Code-based public-key encryption resistant to key leakage ? Edoardo Persichetti University of Warsaw Abstract. Side-channel attacks are a major issue for implementation of secure cryptographic schemes. Among these, key-leakage attacks describe a scenario in which an adversary is allowed to learn arbitrary information about the private key, the only constraint being the number of bits learned. In this work, we study key-leakage resilience according to the model presented by Akavia, Goldwasser and Vaikuntanathan at TCC ’09. As our main contribution, we present a code-based hash proof system; we obtain our construction by relaxing some of the requirements from the original definition of Cramer and Shoup. We then propose a leakageresilient public-key encryption scheme that makes use of this hash proof system. To do so, we adapt a framework featured in a previous work by Alwen et al. regarding identity-based encryption (EUROCRYPT ’10). Our construction features error-correcting codes as a technical tool, and, as opposed to previous work, does not require the use of a randomness extractor.

1

Introduction

Traditionally, the security of cryptographic schemes is analyzed with respect to an idealized, abstract adversarial model [14]. Unfortunately, in the real world, implementations of cryptographic schemes are often vulnerable to an additional kind of threat, of a more physical nature.
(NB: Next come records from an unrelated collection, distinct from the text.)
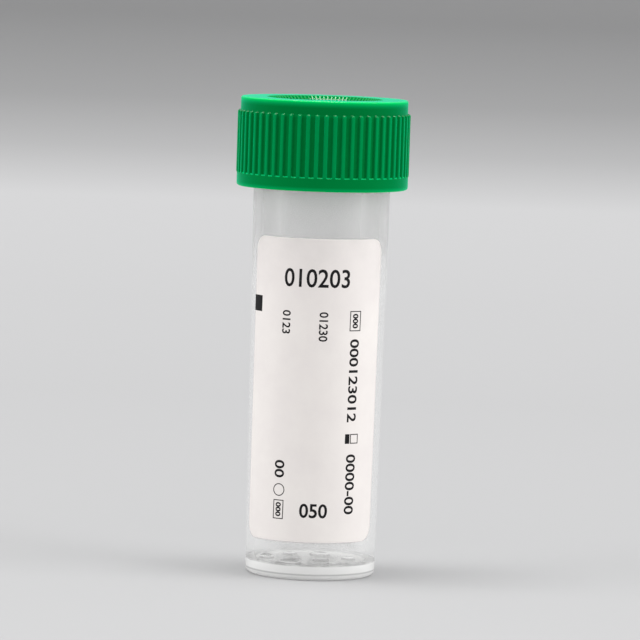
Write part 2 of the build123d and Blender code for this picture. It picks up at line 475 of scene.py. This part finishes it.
def green_plastic():
    """Opaque green, with painted light in its colour on the rib crests, groove floors, bands and
    edges. Faces that slope up are polished, and the flat top less so."""
    material, tree, shader = new_material("green_plastic")
    place, parts = own_place(tree)
    cloud = noise(tree, 220, 3, 0.6)
    painted_light = cap_painted_light(tree, place, parts["Z"])
    # real mottle added to the painted light
    mottle_and_painted_light = combine(tree, "ADD", painted_light, fade(tree, cloud, 0, 1, 0.0, 0.06))
    tree.links.new(ramp(tree, mottle_and_painted_light, GREENS), shader.inputs["Base Color"])
    shader.inputs["Specular IOR Level"].default_value = 0.006
    shader.inputs["Specular Tint"].default_value = (0.1, 1.0, 0.6, 1)
    shader.inputs["Sheen Weight"].default_value = 0.68
    shader.inputs["Sheen Roughness"].default_value = 0.4
    shader.inputs["Sheen Tint"].default_value = (0.0, 1.0, 0.54, 1)
    facing = node(tree, "ShaderNodeSeparateXYZ")
    tree.links.new(node(tree, "ShaderNodeTexCoord").outputs["Normal"], facing.inputs["Vector"])
    sloping = fade(tree, facing.outputs["Z"], 0.4, 0.65, 0.0, 1.0)
    level = fade(tree, facing.outputs["Z"], 0.9, 0.98, 1.0, 0.3)
    tree.links.new(combine(tree, "MINIMUM", sloping, level), shader.inputs["Coat Weight"])
    shader.inputs["Coat Roughness"].default_value = 0.1
    gloss(tree, shader, cloud, 0.19, 0.26)
    grain(tree, shader, noise(tree, 6500, 2), 0.06, 0.02 * MM)
    return material


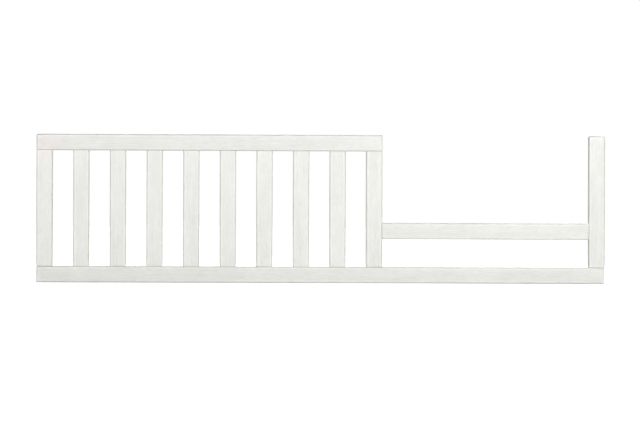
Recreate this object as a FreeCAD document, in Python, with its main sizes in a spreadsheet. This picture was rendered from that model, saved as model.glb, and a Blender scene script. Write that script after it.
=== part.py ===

These are the so-called side-channel attacks, which are based on the observation of phenomena directly connected with the implementation, such as power or timing measurements, detection of internal faults and leakage of some private information. It is therefore important to build schemes whose security can be argued even in presence of such attacks. In this work, we focus on one particular type of attacks, known as “cold boot” or memory attacks, first introduced by Halderman et al. [16] in 2008. The authors show how it is possible to recover private information stored in the device’s memory after the device is turned off; this is because typical DRAM memories only lose their content during a gradual period ?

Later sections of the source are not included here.